XFM 96.3
- Singapore;
- Frequency: 96.3 MHz

Programming
- Format: International music

Ownership
- Owner: Mediacorp Pte Ltd (Mediacorp Radio)

History
- First air date: 12 October 1998; 27 years ago
- Last air date: 30 September 2016; 9 years ago

Links
- Webcast: Web Stream
- Website: toggle.sg/xfm963

= XFM 96.3 =

Defunct radio station

XFM 96.3 was a multilingual radio station in Singapore. Owned by the state-owned broadcaster Mediacorp, it primarily broadcast news and cultural programming serving expat communities, including blocks of world music, simulcasts of programmes from international radio services such as Deutsche Welle and Radio France Internationale, and locally produced cultural programmes in languages such as Japanese and Korean.

The station was shut down on 30 September 2016; its frequency was later awarded to SPH Media, who launched 96.3 Hao FM in 2018.

==History==
===The International Channel===
Plans for the station was announced by Minister for Information and the Arts George Yeo in March 1998, with the tentative name Inter FM, providing programmes in French, Japanese, and German.

Ahead of the launch of the station, it was announced that FM 96.3 was going to feature locally made programming in Japanese, as part of the first phase of the service, set to begin on 14 September 1998. The initial target during the first four weeks of operation was to consist mainly of 25,000 Japanese immigrants residing in Singapore. From 12 October, French and German output were to be added, when the station's regular broadcasts were about to begin.

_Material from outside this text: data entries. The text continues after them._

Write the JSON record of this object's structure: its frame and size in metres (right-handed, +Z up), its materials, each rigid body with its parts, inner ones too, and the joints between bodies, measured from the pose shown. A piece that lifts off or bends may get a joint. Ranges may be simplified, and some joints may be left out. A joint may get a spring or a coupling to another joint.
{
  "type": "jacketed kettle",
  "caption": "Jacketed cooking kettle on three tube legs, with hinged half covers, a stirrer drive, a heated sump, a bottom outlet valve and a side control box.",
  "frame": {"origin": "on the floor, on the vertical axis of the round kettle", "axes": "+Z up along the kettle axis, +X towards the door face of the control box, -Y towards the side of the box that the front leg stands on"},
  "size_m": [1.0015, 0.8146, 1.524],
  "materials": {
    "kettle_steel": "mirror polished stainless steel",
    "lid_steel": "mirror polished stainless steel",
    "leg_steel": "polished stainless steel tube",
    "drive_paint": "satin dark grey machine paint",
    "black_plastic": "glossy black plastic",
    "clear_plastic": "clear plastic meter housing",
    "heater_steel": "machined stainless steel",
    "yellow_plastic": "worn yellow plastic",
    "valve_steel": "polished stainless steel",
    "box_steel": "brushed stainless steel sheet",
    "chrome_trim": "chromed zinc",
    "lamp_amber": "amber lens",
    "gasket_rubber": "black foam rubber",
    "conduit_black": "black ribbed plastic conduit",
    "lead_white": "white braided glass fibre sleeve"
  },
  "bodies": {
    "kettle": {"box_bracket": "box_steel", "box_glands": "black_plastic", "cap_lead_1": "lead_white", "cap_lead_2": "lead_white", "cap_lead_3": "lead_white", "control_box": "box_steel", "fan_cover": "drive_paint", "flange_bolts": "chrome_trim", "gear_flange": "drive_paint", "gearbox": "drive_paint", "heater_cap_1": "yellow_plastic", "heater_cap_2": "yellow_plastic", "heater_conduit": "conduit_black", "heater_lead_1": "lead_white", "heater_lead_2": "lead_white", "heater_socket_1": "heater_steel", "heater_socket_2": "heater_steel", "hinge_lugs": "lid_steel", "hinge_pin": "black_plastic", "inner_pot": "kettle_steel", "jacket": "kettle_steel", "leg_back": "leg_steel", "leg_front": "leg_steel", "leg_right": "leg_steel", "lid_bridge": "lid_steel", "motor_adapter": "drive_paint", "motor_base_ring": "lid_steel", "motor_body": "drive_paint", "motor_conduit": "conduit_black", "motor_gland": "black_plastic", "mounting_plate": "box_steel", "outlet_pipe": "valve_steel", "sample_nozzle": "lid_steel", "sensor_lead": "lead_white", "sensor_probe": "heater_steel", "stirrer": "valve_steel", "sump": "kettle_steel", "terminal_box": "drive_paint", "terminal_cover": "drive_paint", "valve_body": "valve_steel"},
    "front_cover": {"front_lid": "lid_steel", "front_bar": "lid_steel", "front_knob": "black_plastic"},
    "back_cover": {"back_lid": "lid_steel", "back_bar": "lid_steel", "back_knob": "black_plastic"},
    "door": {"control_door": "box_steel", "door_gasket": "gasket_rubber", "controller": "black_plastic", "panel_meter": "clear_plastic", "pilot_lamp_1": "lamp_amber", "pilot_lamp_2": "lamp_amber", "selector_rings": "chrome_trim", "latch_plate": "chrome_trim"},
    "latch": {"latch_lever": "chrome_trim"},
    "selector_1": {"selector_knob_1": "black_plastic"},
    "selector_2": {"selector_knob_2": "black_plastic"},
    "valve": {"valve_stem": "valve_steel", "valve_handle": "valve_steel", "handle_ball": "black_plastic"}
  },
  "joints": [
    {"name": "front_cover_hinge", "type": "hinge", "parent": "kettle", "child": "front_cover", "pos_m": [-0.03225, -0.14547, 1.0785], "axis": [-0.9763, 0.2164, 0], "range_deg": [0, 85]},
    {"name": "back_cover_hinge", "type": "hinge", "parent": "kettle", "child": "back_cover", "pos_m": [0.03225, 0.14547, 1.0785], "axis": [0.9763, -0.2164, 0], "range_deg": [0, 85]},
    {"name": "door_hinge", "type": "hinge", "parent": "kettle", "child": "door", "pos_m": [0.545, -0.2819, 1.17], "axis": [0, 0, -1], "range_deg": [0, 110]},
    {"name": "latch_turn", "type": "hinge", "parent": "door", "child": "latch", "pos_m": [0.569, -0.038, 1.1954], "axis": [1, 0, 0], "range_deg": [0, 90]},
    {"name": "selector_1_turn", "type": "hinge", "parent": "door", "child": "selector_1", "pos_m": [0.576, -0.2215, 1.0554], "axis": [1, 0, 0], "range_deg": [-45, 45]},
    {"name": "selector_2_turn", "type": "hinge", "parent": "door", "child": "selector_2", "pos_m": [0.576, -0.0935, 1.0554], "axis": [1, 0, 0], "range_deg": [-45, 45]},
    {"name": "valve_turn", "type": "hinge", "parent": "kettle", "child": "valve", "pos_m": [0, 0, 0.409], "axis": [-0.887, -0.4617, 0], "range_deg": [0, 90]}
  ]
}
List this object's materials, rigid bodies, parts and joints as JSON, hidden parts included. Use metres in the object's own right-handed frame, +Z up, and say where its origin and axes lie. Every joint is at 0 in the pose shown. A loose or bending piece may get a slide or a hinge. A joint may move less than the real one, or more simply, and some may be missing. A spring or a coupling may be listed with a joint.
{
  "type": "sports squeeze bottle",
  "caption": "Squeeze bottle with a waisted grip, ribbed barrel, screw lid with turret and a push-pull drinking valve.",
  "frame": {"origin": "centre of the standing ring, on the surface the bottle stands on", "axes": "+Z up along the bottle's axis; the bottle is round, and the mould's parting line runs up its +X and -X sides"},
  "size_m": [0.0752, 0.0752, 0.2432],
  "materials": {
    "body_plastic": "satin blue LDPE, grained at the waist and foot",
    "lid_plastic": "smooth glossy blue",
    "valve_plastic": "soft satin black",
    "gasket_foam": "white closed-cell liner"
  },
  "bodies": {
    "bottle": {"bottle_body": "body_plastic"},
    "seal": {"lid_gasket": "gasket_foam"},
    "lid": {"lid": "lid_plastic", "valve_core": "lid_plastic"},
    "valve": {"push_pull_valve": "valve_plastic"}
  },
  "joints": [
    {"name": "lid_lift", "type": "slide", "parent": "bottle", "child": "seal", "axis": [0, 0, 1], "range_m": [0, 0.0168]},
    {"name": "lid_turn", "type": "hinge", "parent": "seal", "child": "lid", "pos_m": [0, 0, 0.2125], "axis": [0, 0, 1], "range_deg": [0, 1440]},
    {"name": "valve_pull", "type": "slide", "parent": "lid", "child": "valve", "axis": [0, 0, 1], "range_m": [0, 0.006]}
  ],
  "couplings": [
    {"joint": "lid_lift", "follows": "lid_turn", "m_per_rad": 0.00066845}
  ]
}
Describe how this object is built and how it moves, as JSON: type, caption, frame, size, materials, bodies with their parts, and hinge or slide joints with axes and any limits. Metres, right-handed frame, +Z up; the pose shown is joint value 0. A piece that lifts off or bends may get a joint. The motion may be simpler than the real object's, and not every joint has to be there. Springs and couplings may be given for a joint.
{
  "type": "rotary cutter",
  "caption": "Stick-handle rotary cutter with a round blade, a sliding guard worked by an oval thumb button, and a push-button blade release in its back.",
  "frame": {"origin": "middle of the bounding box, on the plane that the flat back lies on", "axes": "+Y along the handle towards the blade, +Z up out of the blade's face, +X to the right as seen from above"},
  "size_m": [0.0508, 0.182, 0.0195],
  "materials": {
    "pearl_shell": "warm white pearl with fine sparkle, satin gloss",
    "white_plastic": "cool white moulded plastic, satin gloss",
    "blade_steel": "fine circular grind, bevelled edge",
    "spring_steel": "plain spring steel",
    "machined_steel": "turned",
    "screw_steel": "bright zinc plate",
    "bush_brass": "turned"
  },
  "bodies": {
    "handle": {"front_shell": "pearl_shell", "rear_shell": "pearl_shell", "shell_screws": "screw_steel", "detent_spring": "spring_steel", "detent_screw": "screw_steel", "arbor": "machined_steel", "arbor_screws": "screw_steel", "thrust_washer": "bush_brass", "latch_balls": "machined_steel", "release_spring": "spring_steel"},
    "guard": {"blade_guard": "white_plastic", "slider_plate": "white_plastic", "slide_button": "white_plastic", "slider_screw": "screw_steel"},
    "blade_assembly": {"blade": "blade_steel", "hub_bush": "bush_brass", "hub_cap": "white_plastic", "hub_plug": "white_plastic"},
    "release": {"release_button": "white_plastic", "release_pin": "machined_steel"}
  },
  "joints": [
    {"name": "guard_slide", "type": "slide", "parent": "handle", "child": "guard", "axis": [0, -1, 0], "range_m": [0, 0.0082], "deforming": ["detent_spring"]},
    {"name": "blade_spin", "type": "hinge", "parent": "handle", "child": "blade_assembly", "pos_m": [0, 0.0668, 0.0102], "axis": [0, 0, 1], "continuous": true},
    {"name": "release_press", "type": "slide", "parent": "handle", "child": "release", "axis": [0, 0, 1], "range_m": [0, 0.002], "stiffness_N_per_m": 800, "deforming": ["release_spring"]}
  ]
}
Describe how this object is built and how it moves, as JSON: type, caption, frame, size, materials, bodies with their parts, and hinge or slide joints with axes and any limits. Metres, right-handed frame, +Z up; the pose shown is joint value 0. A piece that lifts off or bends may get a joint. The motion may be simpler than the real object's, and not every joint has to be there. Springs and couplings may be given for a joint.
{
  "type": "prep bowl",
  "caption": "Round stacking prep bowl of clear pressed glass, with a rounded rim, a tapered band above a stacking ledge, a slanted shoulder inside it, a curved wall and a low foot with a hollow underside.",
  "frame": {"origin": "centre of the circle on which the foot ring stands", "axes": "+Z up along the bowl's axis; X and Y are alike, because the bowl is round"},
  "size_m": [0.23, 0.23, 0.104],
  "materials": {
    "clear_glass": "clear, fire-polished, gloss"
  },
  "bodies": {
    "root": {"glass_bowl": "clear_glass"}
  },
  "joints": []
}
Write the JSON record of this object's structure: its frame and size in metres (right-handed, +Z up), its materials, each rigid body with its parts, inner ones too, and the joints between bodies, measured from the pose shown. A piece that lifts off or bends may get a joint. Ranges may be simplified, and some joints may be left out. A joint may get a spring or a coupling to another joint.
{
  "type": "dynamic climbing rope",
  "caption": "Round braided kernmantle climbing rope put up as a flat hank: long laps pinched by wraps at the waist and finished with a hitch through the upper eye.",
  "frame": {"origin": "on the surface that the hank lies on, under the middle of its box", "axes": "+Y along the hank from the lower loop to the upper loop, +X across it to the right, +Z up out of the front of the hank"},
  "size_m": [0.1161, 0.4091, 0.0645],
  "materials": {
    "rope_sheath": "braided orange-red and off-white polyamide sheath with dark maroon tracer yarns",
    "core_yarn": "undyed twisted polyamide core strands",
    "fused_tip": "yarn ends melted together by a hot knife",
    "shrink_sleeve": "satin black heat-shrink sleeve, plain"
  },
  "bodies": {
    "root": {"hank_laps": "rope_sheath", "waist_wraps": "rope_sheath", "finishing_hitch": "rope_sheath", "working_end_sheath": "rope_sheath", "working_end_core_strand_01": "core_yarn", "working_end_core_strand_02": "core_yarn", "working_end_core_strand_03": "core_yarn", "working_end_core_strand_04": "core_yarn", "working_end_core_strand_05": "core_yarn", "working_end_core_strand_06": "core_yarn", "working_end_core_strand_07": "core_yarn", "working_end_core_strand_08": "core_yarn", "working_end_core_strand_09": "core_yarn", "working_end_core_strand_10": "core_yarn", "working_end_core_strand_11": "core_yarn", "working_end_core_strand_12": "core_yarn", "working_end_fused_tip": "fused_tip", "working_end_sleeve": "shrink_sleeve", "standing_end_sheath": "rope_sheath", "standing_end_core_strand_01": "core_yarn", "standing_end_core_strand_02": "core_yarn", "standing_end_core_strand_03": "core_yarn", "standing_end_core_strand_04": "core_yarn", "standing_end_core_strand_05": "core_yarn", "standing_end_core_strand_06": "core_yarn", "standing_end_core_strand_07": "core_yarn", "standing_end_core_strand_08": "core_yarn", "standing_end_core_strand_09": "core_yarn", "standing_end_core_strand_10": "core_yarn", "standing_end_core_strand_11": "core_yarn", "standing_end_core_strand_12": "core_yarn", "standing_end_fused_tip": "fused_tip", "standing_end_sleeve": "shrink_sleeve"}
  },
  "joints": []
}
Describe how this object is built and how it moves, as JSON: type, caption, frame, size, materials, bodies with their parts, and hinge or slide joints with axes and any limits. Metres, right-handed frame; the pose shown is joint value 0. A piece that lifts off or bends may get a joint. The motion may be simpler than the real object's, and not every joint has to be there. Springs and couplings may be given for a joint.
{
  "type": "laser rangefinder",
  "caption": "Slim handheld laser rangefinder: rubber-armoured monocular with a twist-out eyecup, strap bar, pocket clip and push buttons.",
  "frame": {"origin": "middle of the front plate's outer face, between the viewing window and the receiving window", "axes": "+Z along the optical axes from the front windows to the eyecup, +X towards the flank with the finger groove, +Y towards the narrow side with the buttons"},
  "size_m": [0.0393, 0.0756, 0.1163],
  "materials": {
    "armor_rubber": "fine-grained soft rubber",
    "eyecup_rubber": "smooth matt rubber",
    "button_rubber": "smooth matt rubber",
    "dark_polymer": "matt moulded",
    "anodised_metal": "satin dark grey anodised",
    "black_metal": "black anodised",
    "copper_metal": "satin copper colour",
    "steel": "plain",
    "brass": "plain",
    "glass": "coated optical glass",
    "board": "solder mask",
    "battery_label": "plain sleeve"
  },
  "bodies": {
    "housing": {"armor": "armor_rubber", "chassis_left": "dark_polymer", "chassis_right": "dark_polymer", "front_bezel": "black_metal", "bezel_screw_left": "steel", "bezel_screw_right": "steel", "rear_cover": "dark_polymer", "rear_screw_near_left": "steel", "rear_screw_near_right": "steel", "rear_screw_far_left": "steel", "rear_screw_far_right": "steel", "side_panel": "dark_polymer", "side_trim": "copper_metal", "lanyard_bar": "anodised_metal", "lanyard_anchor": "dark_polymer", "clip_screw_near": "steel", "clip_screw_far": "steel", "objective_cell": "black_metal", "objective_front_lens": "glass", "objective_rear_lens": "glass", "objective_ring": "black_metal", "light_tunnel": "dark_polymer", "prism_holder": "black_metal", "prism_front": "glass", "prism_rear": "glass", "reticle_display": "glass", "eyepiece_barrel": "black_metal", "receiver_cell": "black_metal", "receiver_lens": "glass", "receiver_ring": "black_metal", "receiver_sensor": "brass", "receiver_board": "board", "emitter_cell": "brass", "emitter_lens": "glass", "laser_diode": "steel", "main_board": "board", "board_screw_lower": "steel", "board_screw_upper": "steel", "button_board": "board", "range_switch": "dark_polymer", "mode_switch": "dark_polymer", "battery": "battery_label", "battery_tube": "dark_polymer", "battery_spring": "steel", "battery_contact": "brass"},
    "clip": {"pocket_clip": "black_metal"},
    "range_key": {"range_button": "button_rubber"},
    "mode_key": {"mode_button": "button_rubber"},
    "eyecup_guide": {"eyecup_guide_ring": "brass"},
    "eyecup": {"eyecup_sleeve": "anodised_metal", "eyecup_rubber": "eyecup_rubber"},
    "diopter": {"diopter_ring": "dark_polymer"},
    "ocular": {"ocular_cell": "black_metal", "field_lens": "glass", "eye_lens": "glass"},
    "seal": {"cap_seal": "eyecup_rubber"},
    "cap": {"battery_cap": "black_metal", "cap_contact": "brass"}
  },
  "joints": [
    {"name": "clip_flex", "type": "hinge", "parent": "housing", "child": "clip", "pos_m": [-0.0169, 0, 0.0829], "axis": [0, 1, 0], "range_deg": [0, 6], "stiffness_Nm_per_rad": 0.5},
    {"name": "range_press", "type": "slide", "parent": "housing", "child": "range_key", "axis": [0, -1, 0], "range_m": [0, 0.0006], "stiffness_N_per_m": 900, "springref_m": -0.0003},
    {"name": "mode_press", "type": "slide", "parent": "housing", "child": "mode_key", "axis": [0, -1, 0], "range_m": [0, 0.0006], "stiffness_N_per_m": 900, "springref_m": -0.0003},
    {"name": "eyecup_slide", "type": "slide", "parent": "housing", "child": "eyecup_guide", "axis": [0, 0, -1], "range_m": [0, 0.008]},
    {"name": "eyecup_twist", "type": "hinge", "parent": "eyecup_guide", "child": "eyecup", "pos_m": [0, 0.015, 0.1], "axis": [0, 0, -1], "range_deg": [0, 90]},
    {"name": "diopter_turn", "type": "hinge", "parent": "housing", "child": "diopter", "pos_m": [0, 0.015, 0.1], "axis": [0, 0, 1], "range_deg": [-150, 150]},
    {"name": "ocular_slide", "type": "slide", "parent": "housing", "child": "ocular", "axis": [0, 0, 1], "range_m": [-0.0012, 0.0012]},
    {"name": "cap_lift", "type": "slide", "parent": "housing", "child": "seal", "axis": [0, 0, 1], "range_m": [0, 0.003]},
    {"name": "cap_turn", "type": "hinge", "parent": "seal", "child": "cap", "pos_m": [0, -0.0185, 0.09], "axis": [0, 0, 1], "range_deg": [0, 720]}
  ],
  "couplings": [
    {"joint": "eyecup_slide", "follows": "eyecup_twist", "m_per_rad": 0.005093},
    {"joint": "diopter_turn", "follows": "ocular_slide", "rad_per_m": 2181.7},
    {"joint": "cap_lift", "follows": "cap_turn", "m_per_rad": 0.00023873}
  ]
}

The station started 24/7 broadcasts on 1 January 2008. On 7 May 2010, the station resumed its internet feed after a new agreement was signed between it and Recording Industry Performance Singapore.

===XFM===
Both the Media Development Authority (MDA) and Mediacorp mutually agreed to cease transmission of the station on 30 September 2016. Mediacorp stated "new technologies and evolving radio listenership preferences" were the reasons for their evaluation.

In 2016, the vacated frequency was tendered and won by SPH Media, which launched the new classic mandopop station 96.3 Hao FM on 8 January 2018.

==Programming==
- French and German: from the outset of the service, the station carried live satellite feeds of RFI and Deutsche Welle mostly in their respective languages.
- Japanese: the Japanese programme was the oldest to be made for the station, as well as the first to be outsourced, as opposed to be a direct simulcast of a foreign service. Titled Hello Singapore, it was produced by Comm and featured news and music, in contrast to the current affairs and heavy cultural line-up offered by the European providers. News consisted of a daily relay of an NHK news bulletin and reports from the Asahi Shimbun and Jiji Press.
- Korean: the slot started on 1 February 2008, shortly before the station was renamed. Cool K Time was produced by Briyo Media.